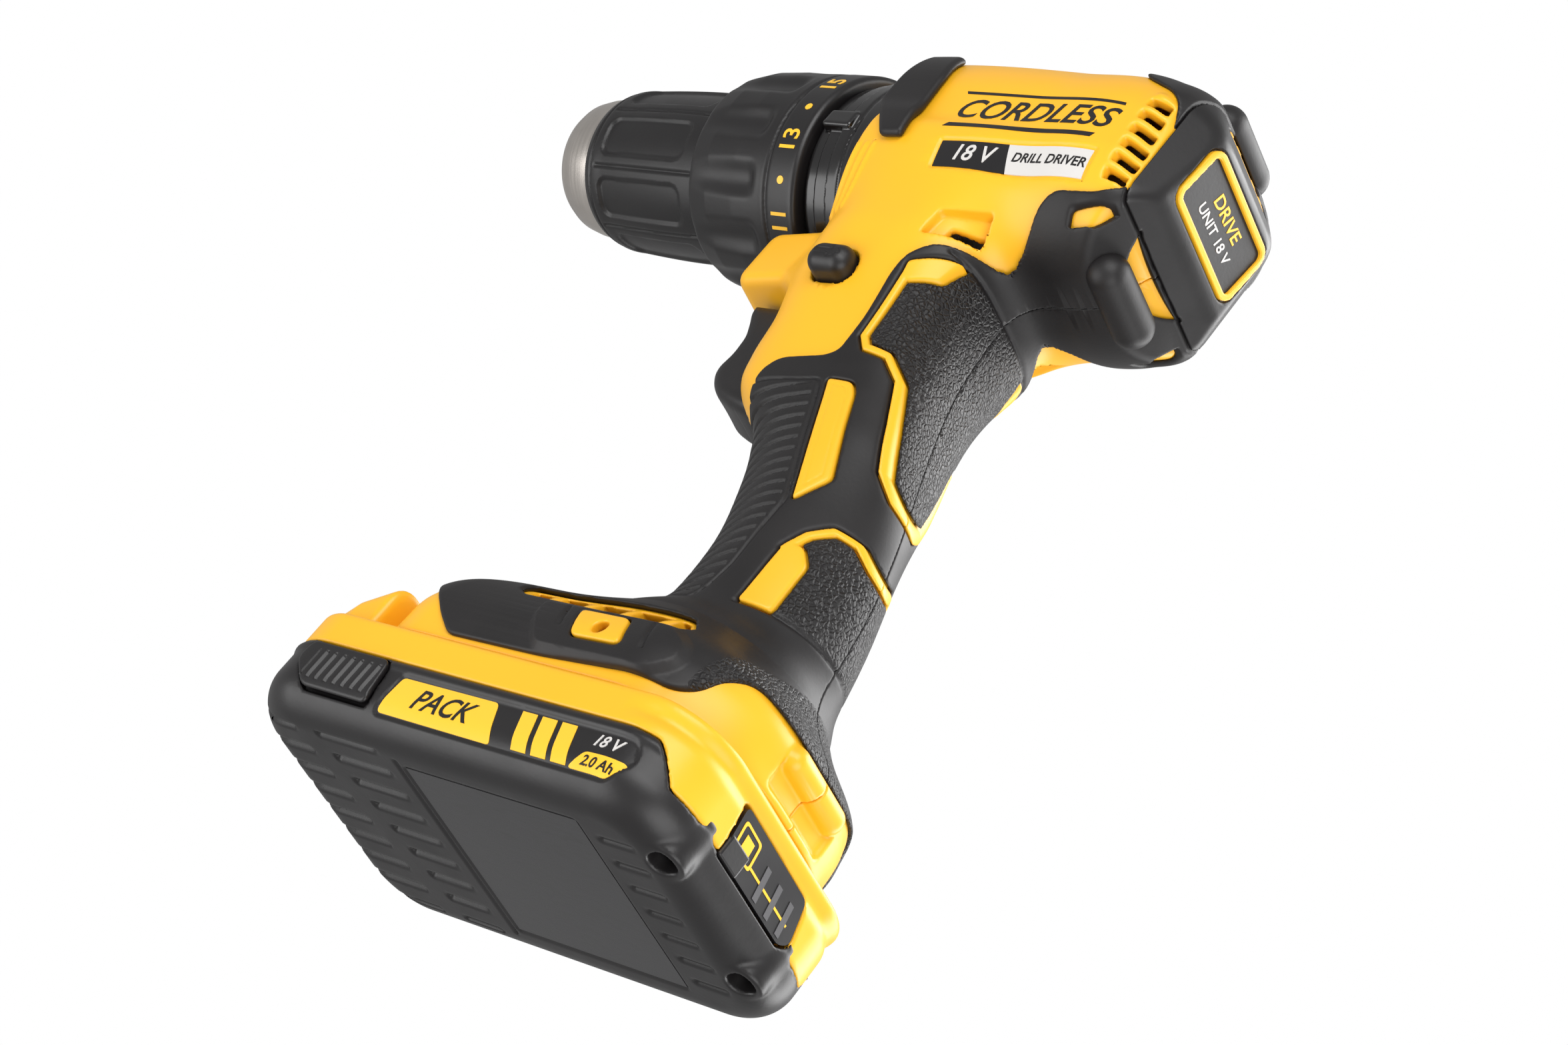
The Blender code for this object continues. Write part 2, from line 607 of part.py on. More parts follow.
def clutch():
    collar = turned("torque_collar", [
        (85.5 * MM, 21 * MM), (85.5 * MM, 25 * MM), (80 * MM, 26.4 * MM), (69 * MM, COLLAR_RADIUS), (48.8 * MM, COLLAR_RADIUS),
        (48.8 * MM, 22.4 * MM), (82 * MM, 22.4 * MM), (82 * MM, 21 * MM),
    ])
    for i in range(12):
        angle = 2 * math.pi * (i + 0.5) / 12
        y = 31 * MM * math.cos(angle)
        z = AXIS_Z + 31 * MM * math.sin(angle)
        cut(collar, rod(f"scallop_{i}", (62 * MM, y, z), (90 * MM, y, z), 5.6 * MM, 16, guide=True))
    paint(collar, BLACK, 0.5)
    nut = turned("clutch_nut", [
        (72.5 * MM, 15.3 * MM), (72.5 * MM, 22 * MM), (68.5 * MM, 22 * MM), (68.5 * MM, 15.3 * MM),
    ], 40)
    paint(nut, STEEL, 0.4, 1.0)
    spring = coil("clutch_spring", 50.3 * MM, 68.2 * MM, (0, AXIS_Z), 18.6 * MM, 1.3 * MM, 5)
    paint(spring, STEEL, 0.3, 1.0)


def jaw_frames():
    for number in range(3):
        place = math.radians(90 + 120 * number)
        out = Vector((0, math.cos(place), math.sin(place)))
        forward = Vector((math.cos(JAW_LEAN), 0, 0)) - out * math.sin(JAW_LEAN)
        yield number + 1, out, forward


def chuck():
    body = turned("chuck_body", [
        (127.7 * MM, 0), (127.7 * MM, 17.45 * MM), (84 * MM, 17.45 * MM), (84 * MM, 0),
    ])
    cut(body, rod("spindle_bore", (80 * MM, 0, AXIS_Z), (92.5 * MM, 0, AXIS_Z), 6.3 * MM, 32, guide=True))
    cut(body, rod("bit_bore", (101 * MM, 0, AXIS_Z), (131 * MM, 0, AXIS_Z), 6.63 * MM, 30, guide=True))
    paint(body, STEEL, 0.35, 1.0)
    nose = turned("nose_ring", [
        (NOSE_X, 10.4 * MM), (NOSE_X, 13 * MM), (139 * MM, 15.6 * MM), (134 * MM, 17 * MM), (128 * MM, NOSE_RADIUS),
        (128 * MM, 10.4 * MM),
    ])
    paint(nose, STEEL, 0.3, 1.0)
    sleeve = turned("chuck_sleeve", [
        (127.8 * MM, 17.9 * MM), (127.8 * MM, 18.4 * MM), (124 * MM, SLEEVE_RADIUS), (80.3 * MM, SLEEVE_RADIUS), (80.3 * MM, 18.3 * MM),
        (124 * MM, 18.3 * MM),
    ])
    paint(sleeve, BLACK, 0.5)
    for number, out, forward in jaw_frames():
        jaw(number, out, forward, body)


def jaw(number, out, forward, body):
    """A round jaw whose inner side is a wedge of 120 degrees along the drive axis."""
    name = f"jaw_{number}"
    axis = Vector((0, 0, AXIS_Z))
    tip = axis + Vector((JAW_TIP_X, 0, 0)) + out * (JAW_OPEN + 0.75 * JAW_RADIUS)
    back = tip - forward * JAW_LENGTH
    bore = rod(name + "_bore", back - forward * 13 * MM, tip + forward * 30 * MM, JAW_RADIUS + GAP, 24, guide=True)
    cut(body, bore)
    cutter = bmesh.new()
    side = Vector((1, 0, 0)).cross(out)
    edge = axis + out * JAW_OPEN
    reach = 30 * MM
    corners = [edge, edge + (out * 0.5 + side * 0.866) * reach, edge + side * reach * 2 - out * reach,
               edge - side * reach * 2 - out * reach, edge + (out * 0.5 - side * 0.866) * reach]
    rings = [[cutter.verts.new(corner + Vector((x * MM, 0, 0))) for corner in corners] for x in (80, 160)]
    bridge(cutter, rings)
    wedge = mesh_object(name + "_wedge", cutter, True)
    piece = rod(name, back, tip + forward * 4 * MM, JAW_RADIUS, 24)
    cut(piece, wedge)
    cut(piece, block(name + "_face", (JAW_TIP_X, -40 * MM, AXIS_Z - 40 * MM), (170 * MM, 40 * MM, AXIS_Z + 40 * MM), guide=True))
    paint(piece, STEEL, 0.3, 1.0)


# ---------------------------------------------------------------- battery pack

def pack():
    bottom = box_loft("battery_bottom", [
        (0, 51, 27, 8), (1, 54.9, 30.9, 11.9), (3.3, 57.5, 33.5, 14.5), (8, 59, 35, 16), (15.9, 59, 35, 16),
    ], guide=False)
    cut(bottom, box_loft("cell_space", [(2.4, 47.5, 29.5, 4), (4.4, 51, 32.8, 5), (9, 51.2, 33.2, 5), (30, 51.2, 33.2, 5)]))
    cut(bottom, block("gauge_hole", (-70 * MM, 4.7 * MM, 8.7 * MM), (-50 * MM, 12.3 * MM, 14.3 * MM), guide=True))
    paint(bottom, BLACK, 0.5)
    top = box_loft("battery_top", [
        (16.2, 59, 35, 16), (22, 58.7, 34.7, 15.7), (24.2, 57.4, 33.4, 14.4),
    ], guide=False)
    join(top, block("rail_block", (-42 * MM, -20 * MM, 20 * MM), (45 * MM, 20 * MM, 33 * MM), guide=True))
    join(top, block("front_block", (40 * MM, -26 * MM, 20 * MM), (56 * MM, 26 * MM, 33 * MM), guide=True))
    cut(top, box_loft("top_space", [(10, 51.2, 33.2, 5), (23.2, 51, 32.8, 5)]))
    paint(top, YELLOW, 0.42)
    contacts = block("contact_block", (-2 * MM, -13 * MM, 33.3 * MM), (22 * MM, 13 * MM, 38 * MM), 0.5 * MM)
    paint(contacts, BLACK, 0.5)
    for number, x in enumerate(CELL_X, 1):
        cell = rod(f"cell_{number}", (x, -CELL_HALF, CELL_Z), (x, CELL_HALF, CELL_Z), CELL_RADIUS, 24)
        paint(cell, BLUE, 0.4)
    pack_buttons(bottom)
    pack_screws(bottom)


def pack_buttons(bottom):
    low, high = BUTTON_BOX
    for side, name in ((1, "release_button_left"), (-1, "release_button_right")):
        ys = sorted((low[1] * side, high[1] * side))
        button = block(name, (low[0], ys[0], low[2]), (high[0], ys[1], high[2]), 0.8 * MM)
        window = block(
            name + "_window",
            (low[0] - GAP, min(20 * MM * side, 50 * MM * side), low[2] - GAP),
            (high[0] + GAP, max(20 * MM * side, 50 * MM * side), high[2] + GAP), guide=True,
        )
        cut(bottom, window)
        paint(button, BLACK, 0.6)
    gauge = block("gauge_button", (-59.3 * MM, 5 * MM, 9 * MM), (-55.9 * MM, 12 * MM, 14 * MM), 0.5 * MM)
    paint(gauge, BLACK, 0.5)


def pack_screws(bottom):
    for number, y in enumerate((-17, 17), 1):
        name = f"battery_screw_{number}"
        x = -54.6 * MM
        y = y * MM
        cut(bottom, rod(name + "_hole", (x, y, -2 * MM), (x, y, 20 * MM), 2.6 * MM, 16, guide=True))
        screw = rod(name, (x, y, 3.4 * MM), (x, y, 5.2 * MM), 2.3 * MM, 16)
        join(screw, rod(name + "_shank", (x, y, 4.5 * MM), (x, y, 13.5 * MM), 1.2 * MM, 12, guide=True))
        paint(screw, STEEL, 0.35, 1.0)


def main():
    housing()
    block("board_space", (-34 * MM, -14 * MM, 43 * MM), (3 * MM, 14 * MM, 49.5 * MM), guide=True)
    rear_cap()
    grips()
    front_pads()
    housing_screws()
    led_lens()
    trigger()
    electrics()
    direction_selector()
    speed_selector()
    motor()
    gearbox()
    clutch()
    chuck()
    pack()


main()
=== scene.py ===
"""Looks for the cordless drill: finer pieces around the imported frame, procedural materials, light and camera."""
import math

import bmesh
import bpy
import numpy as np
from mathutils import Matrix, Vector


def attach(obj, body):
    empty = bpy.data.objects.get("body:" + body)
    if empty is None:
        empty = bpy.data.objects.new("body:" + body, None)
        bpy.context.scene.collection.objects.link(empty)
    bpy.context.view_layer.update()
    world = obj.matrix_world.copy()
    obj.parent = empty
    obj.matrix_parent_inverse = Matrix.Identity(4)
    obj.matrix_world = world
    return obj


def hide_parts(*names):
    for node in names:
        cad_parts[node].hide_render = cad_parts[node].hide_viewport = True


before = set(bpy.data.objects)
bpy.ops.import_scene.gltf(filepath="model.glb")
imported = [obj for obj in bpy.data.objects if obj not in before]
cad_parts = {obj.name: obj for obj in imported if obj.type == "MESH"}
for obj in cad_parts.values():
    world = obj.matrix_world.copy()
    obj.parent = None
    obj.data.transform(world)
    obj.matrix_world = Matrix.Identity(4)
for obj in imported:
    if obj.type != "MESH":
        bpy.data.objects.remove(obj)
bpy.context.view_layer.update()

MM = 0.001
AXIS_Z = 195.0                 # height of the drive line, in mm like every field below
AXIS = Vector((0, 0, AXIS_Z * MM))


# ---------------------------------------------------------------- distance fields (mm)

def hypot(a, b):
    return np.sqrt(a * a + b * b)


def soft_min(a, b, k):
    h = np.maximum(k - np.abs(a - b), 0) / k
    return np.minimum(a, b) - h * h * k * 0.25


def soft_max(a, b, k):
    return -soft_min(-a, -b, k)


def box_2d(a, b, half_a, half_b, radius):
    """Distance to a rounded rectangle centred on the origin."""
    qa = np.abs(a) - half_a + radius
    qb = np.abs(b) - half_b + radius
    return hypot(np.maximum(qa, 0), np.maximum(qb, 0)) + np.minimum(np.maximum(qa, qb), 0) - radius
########
Write out, exactly and with nothing else, the lines of the listing above from its first line through the line with "yield number + 1, out, forward".

CORRECT RESPONSE —
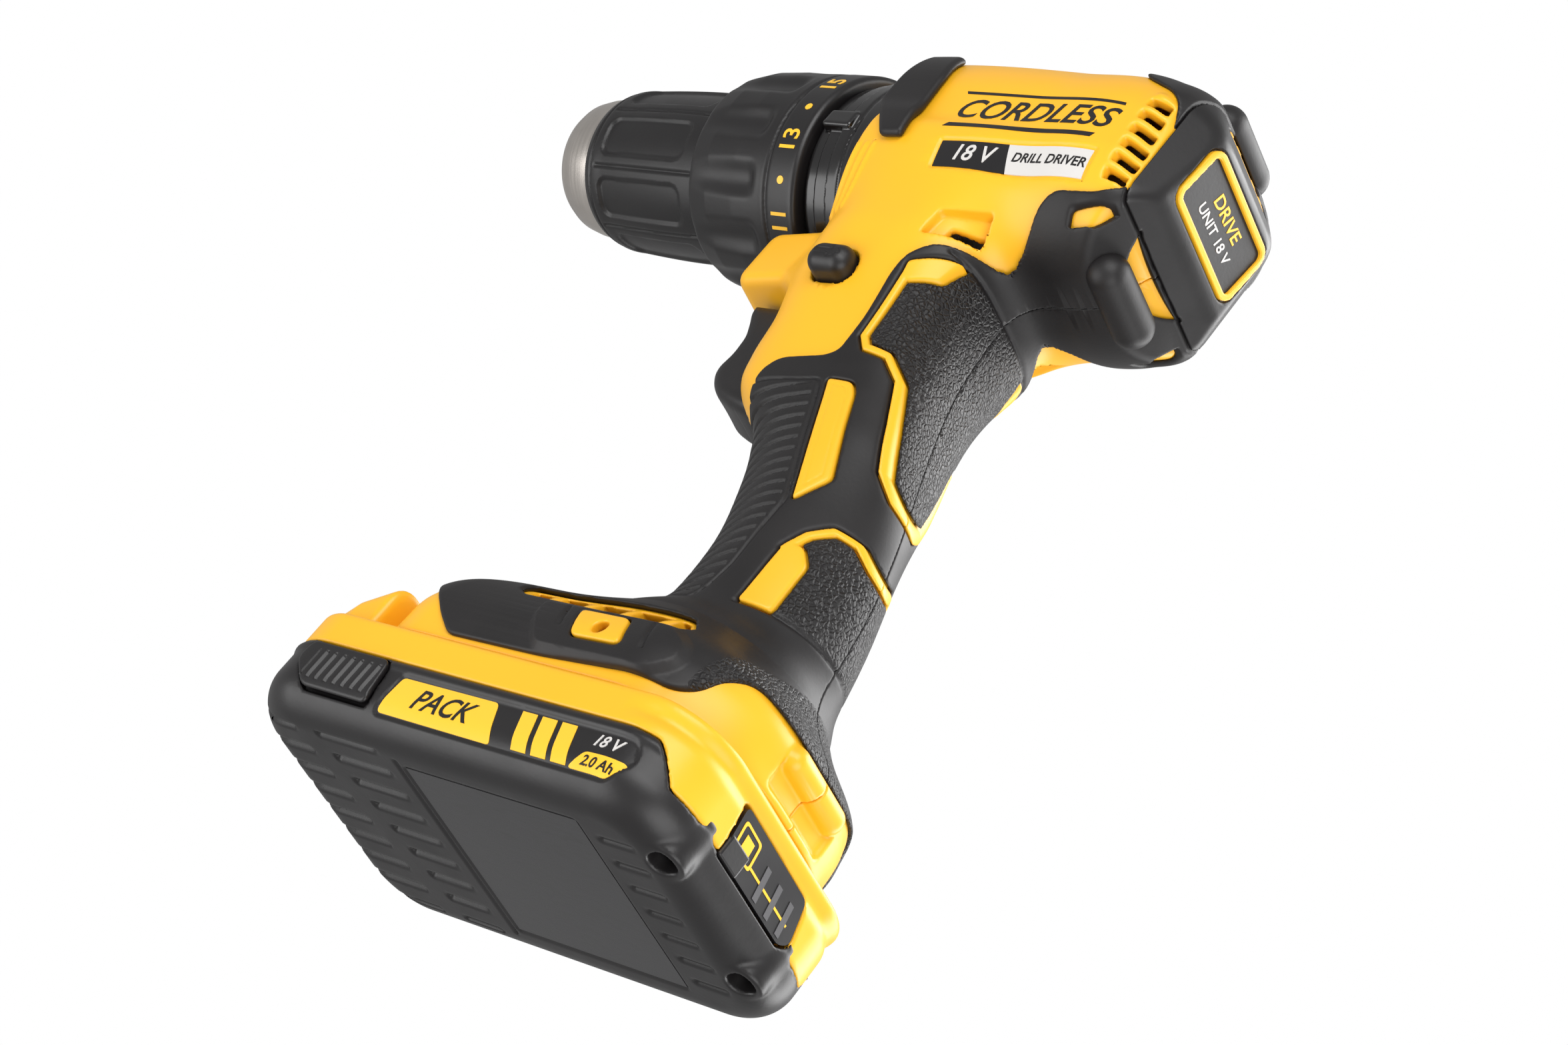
The Blender code for this object continues. Write part 2, from line 607 of part.py on. More parts follow.
def clutch():
    collar = turned("torque_collar", [
        (85.5 * MM, 21 * MM), (85.5 * MM, 25 * MM), (80 * MM, 26.4 * MM), (69 * MM, COLLAR_RADIUS), (48.8 * MM, COLLAR_RADIUS),
        (48.8 * MM, 22.4 * MM), (82 * MM, 22.4 * MM), (82 * MM, 21 * MM),
    ])
    for i in range(12):
        angle = 2 * math.pi * (i + 0.5) / 12
        y = 31 * MM * math.cos(angle)
        z = AXIS_Z + 31 * MM * math.sin(angle)
        cut(collar, rod(f"scallop_{i}", (62 * MM, y, z), (90 * MM, y, z), 5.6 * MM, 16, guide=True))
    paint(collar, BLACK, 0.5)
    nut = turned("clutch_nut", [
        (72.5 * MM, 15.3 * MM), (72.5 * MM, 22 * MM), (68.5 * MM, 22 * MM), (68.5 * MM, 15.3 * MM),
    ], 40)
    paint(nut, STEEL, 0.4, 1.0)
    spring = coil("clutch_spring", 50.3 * MM, 68.2 * MM, (0, AXIS_Z), 18.6 * MM, 1.3 * MM, 5)
    paint(spring, STEEL, 0.3, 1.0)


def jaw_frames():
    for number in range(3):
        place = math.radians(90 + 120 * number)
        out = Vector((0, math.cos(place), math.sin(place)))
        forward = Vector((math.cos(JAW_LEAN), 0, 0)) - out * math.sin(JAW_LEAN)
        yield number + 1, out, forward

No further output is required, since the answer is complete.